Fianna Fáil in their general election manifesto stated that they would promote better labour relations in this Department. On that promise, presumably, they won thousands of votes among those employees: I am certain Fianna Fáil will get their answer on June 7, because fundamentally nothing has changed in the Department since June 1977. The personnel policies and procedures are unaltered and archaic and are based on 19th century attitudes. The Minister and management have consistently refused to engage in meaningful negotiations with any of the civil service trade unions. In the event of the resignation of the present office holder I call on his successor to sit down and talk to the Post Office Workers Union, which has a long and impeccable record as regards industrial relations. When the strike commenced it was reported in one of our national newspapers that this was the first time that the GPO had been closed since 1916. That gives an indication of the record of that union. Will the new Minister instruct his Department to adopt a more flexible attitude and to put an increased percentage offer on the table? If this is not forthcoming I can only conclude that the Government are prepared to do untold damage to our economic prospects in their attempt to smash the unions of the Post Office sector.

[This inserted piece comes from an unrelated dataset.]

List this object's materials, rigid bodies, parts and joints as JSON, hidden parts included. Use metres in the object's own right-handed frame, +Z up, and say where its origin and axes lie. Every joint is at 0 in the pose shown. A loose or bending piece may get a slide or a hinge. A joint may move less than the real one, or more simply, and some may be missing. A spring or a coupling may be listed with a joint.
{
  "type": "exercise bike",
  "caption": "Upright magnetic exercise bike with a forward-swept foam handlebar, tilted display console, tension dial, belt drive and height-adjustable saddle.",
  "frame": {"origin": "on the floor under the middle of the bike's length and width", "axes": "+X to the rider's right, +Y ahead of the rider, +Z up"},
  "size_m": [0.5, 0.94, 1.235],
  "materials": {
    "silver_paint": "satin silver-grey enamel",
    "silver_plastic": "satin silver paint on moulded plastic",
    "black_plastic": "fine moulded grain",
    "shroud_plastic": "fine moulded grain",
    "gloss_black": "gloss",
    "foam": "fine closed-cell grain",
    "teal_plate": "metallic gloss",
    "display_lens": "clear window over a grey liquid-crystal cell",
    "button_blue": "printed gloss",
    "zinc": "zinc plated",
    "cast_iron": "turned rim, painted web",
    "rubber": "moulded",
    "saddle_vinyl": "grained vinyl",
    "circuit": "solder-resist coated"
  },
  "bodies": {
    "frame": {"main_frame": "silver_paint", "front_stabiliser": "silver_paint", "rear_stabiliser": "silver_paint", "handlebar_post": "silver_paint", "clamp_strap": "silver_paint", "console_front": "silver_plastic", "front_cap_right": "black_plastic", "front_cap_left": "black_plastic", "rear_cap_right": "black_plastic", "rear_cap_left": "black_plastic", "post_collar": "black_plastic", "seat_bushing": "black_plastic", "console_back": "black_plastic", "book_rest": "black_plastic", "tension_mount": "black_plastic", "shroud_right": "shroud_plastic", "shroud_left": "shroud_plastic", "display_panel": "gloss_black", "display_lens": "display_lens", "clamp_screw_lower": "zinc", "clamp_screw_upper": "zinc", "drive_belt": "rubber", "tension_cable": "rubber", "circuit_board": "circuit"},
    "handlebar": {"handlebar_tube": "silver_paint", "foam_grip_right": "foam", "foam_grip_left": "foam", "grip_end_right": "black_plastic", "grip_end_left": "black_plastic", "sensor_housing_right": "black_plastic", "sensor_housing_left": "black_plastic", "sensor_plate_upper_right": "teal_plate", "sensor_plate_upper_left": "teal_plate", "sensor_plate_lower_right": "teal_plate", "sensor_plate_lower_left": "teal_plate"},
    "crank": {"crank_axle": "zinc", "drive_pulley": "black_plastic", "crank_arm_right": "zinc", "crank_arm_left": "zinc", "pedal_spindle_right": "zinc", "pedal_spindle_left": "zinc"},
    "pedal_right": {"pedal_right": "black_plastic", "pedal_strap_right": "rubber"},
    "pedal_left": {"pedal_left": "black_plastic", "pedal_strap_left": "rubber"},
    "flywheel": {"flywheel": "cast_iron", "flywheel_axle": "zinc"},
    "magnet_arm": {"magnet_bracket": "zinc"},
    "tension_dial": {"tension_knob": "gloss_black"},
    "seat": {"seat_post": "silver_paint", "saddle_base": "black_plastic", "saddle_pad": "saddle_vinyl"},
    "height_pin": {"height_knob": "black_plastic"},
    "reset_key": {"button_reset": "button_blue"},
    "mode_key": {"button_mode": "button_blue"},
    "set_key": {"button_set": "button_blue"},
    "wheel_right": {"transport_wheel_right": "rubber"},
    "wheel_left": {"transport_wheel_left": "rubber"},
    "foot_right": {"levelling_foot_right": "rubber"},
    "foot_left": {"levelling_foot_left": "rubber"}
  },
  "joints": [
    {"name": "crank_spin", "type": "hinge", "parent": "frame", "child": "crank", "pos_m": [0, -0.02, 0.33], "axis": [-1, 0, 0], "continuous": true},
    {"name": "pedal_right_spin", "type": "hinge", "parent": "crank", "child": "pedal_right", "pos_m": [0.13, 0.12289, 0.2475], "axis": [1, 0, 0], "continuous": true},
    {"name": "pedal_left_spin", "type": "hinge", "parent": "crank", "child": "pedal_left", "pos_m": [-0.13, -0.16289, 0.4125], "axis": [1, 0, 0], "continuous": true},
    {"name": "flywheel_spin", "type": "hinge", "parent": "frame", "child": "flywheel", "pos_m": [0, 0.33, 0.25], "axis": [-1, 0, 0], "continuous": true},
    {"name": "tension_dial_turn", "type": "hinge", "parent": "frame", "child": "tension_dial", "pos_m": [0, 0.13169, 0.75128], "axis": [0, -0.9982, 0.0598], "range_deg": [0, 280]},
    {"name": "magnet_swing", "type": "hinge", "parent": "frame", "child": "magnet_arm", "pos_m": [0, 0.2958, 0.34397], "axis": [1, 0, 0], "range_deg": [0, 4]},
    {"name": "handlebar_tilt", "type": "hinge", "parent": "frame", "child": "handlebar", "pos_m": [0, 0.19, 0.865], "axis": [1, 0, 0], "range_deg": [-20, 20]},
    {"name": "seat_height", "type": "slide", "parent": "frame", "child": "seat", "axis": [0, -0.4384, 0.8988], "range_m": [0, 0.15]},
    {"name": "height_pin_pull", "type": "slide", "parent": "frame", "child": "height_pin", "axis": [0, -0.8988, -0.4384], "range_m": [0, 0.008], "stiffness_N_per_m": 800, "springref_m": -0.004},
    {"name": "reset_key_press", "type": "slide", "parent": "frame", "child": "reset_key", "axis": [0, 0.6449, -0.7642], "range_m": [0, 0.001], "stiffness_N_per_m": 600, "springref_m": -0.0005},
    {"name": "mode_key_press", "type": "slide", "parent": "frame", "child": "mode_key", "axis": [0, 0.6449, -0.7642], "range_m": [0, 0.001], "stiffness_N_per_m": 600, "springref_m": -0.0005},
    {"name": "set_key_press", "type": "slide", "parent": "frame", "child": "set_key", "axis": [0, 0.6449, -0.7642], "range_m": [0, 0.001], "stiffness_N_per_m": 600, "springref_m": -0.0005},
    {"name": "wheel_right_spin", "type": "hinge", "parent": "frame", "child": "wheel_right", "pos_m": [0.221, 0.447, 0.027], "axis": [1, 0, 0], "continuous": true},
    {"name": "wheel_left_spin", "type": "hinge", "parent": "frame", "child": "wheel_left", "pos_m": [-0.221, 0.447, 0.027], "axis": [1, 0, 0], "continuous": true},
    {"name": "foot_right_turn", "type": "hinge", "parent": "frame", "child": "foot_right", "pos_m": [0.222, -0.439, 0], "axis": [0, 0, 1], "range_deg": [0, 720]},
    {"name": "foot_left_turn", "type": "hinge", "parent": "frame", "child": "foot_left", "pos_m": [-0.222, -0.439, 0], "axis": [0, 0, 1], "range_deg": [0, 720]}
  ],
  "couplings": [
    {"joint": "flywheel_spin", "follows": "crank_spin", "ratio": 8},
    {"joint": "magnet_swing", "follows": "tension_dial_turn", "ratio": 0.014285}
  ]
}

In an interview last Sunday with one of the national newspapers the Minister for Finance stated that the main cause of our present problems in the public service was the pay embargo introduced by the former Minister for Finance. The Minister did not refer to the fact that during that period we were suffering from an unprecedented economic recession and major budgetary cash problems. These were the main factors in our having to put a pay embargo on the public sector. The Minister said today that the embargo was lifted, but has it really been lifted? Perhaps in theory it has, but in practice the situation is still the same. The Minister's statement in last Sunday's paper can only be described as hypocritical and insincere.

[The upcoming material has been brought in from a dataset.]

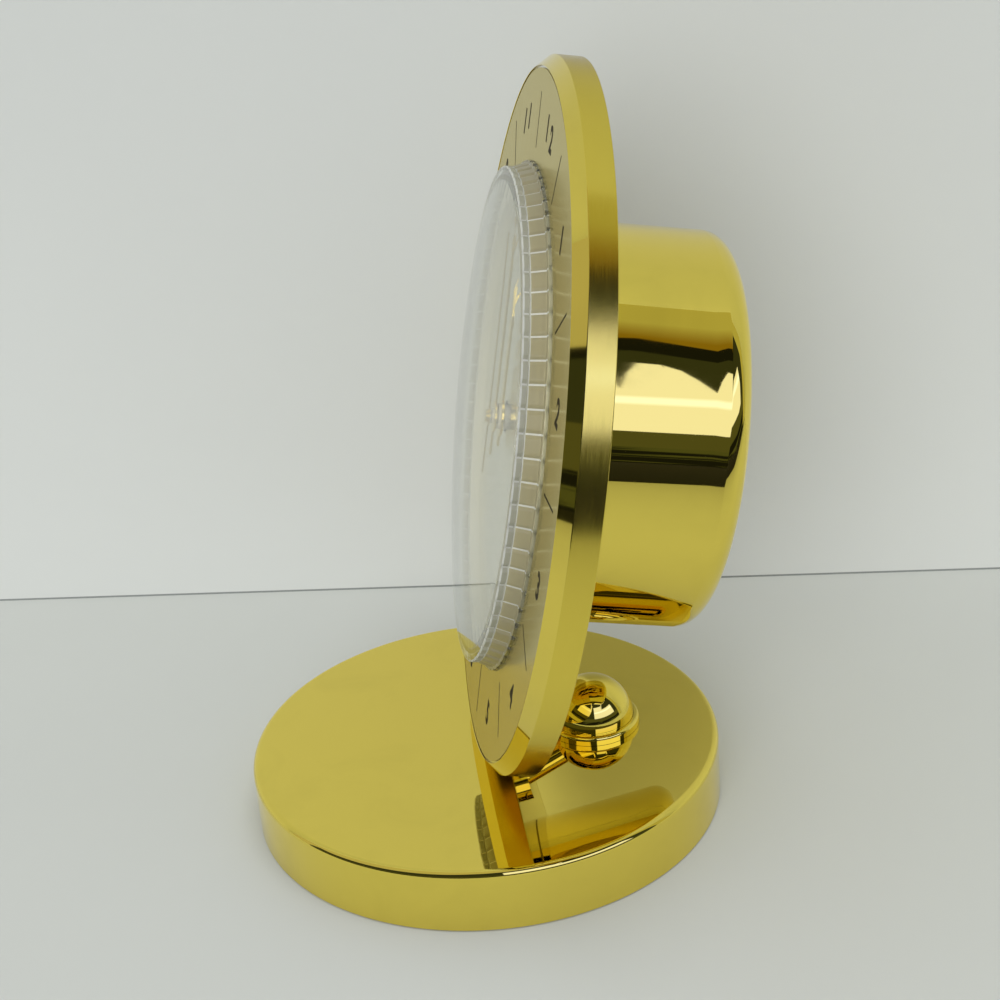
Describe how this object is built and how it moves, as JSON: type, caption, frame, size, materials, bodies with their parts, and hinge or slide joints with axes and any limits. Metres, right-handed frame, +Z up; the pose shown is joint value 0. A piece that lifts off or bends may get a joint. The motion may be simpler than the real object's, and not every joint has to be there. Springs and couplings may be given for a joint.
{
  "type": "desk clock",
  "caption": "Round brass desk clock: a disc head with a raised fluted crystal and a rear cup for the movement, swivelling and tilting on a ball above a round weighted base.",
  "frame": {"origin": "middle of the base's underside, on the surface that the clock stands on", "axes": "+Z up, -Y the way that the dial faces, +X to the right as the dial is read"},
  "size_m": [0.14, 0.1052, 0.1536],
  "materials": {
    "polished_brass": "mirror polished",
    "bezel_brass": "satin band and polished bevel",
    "plain_brass": "turned",
    "dial_print": "fine circular grain under clear lacquer",
    "felt": "felt",
    "weight_steel": "rough",
    "bright_steel": "bright",
    "clear_acrylic": "clear, polished",
    "black_plastic": "moulded, fine grain",
    "black_rubber": "matte",
    "white_plastic": "moulded",
    "board_green": "lacquered",
    "coil_copper": "enamelled wire",
    "cell_jacket": "printed jacket, plain",
    "magnet": "ground",
    "hand_brass": "thin bright strip"
  },
  "bodies": {
    "base": {"base_shell": "polished_brass", "base_weight": "weight_steel", "base_pad": "felt"},
    "swivel": {"swivel_collar": "polished_brass", "pull_stud": "bright_steel", "spring_washers": "bright_steel", "stud_nut": "bright_steel"},
    "head": {"swivel_ball": "polished_brass", "support_arm": "polished_brass", "arm_screw": "bright_steel", "back_plate": "plain_brass", "bezel_ring": "bezel_brass", "dial_spacer": "black_plastic", "dial_plate": "dial_print", "crystal_retainer": "white_plastic", "retainer_rivets": "bright_steel", "cup_ring": "plain_brass", "cup_ring_screws": "bright_steel", "movement_case": "black_plastic", "movement_cover": "black_plastic", "train_bridge": "white_plastic", "shaft_washer": "black_rubber", "shaft_nut": "plain_brass", "circuit_board": "board_green", "quartz_can": "bright_steel", "motor_coil": "coil_copper", "motor_stator": "bright_steel", "battery": "cell_jacket", "contact_plus": "bright_steel", "contact_minus": "bright_steel"},
    "crystal": {"crystal": "clear_acrylic", "number_ring": "dial_print"},
    "rear_cup": {"rear_cup": "polished_brass"},
    "hour": {"hour_hand": "hand_brass", "hour_wheel": "white_plastic"},
    "minute": {"minute_hand": "hand_brass", "cannon_pinion": "white_plastic"},
    "setting": {"minute_wheel": "white_plastic", "setting_knob": "black_plastic"},
    "second": {"second_hand": "hand_brass", "seconds_wheel": "white_plastic"},
    "centre": {"centre_wheel": "white_plastic"},
    "third": {"third_wheel": "white_plastic"},
    "drive": {"drive_wheel": "white_plastic"},
    "rotor": {"rotor": "magnet"}
  },
  "joints": [
    {"name": "head_swivel", "type": "hinge", "parent": "base", "child": "swivel", "pos_m": [0, 0.0233, 0.0135], "axis": [0, 0, 1], "continuous": true},
    {"name": "head_tilt", "type": "hinge", "parent": "swivel", "child": "head", "pos_m": [0, 0.0233, 0.0154], "axis": [-1, 0, 0], "range_deg": [-3, 15]},
    {"name": "crystal_turn", "type": "hinge", "parent": "head", "child": "crystal", "pos_m": [0, 0.01758, 0.08395], "axis": [0, 0.9816, -0.1908], "continuous": true},
    {"name": "cup_pull", "type": "slide", "parent": "head", "child": "rear_cup", "axis": [0, 0.9816, -0.1908], "range_m": [0, 0.035]},
    {"name": "minute_turn", "type": "hinge", "parent": "head", "child": "minute", "pos_m": [0, 0.01758, 0.08395], "axis": [0, 0.9816, -0.1908], "continuous": true},
    {"name": "hour_turn", "type": "hinge", "parent": "head", "child": "hour", "pos_m": [0, 0.01758, 0.08395], "axis": [0, 0.9816, -0.1908], "continuous": true},
    {"name": "setting_turn", "type": "hinge", "parent": "head", "child": "setting", "pos_m": [-0.00707, 0.01892, 0.09089], "axis": [0, 0.9816, -0.1908], "continuous": true},
    {"name": "second_turn", "type": "hinge", "parent": "head", "child": "second", "pos_m": [0, 0.01758, 0.08395], "axis": [0, 0.9816, -0.1908], "continuous": true},
    {"name": "third_turn", "type": "hinge", "parent": "head", "child": "third", "pos_m": [0.00796, 0.01864, 0.08943], "axis": [0, 0.9816, -0.1908], "continuous": true},
    {"name": "centre_turn", "type": "hinge", "parent": "head", "child": "centre", "pos_m": [0, 0.01758, 0.08395], "axis": [0, 0.9816, -0.1908], "continuous": true},
    {"name": "drive_turn", "type": "hinge", "parent": "head", "child": "drive", "pos_m": [0, 0.01918, 0.0922], "axis": [0, 0.9816, -0.1908], "continuous": true},
    {"name": "rotor_turn", "type": "hinge", "parent": "head", "child": "rotor", "pos_m": [0.003, 0.02017, 0.0973], "axis": [0, 0.9816, -0.1908], "continuous": true}
  ],
  "couplings": [
    {"joint": "hour_turn", "follows": "minute_turn", "ratio": 0.083333},
    {"joint": "setting_turn", "follows": "minute_turn", "ratio": -0.33333},
    {"joint": "third_turn", "follows": "second_turn", "ratio": -0.13333},
    {"joint": "centre_turn", "follows": "second_turn", "ratio": 0.016667},
    {"joint": "drive_turn", "follows": "second_turn", "ratio": -6},
    {"joint": "rotor_turn", "follows": "second_turn", "ratio": 30}
  ]
}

There have been numerous complaints of industrial relations problems in other areas of the public sector, notably in CIE. The people in Dublin and Cork can confirm this statement having regard to the situation that exists in both cities and the confusion and chaos being caused by the disruption of bus services. I do not blame the CIE workers. Consultations between the management and CIE employees on future prospects of employment have been at a minimum and the Government have no transport policy. In fact in the past two years there was a cutback in the subsidy to CIE and the only recommendation made has been the creation of another working party to look into the affairs of CIE in their efforts to resolve the serious problems confronting them. The Government have refused to tackle the serious traffic problems here by introducing bus lanes and the development of a proper train service. They have refused to finance a rapid transit system. The workers have become frustrated because they see that the plan in the background is to allow a total rundown of CIE services throughout the country. The management in CIE are not entirely blameless either. They recently handed over their bus building programme to Van Hool McArdle and they are now about to surrender their coach building project to a German company. These actions and this policy reflect the Government's total commitment to private enterprise.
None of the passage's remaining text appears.